__Instruction__. List all lines of the data that include the string "This".
** START **
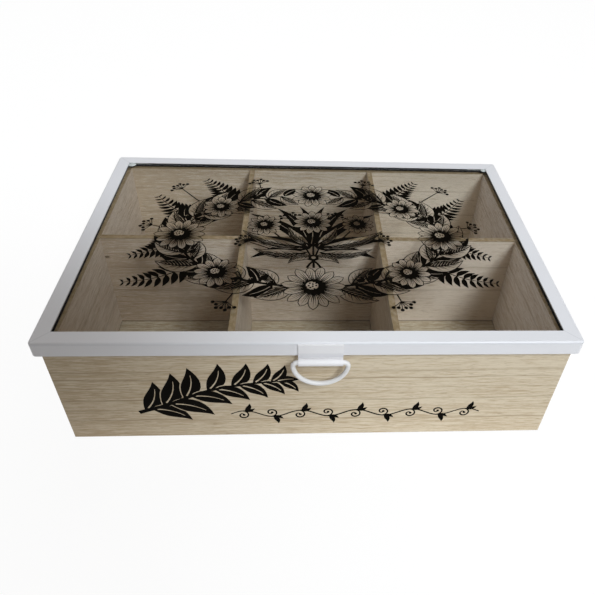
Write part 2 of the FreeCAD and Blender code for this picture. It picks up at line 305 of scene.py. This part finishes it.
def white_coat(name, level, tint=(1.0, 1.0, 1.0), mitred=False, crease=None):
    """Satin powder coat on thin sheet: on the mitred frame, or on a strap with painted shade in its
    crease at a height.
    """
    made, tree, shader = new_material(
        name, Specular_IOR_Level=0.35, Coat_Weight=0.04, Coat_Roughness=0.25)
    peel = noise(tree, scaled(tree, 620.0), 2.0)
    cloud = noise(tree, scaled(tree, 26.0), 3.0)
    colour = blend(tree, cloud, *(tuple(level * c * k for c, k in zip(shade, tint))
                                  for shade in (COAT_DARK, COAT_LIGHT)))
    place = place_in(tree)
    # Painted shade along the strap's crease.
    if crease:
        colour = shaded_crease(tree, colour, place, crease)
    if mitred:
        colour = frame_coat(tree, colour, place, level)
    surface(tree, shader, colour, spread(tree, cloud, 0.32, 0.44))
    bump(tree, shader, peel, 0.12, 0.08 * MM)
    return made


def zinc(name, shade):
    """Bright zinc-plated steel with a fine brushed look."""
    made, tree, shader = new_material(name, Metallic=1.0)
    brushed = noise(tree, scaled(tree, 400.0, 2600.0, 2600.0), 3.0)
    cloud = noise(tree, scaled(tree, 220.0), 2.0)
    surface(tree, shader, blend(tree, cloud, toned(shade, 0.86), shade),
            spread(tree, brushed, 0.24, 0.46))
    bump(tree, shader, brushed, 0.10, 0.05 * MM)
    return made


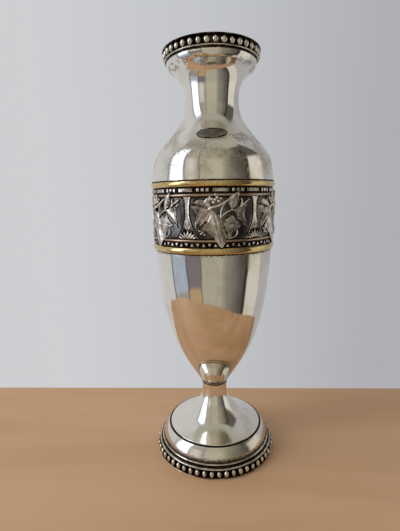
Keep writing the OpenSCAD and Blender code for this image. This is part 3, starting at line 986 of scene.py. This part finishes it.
** END **
__Problem solution__.
Write part 2 of the FreeCAD and Blender code for this picture. It picks up at line 305 of scene.py. This part finishes it.
Keep writing the OpenSCAD and Blender code for this image. This is part 3, starting at line 986 of scene.py. This part finishes it.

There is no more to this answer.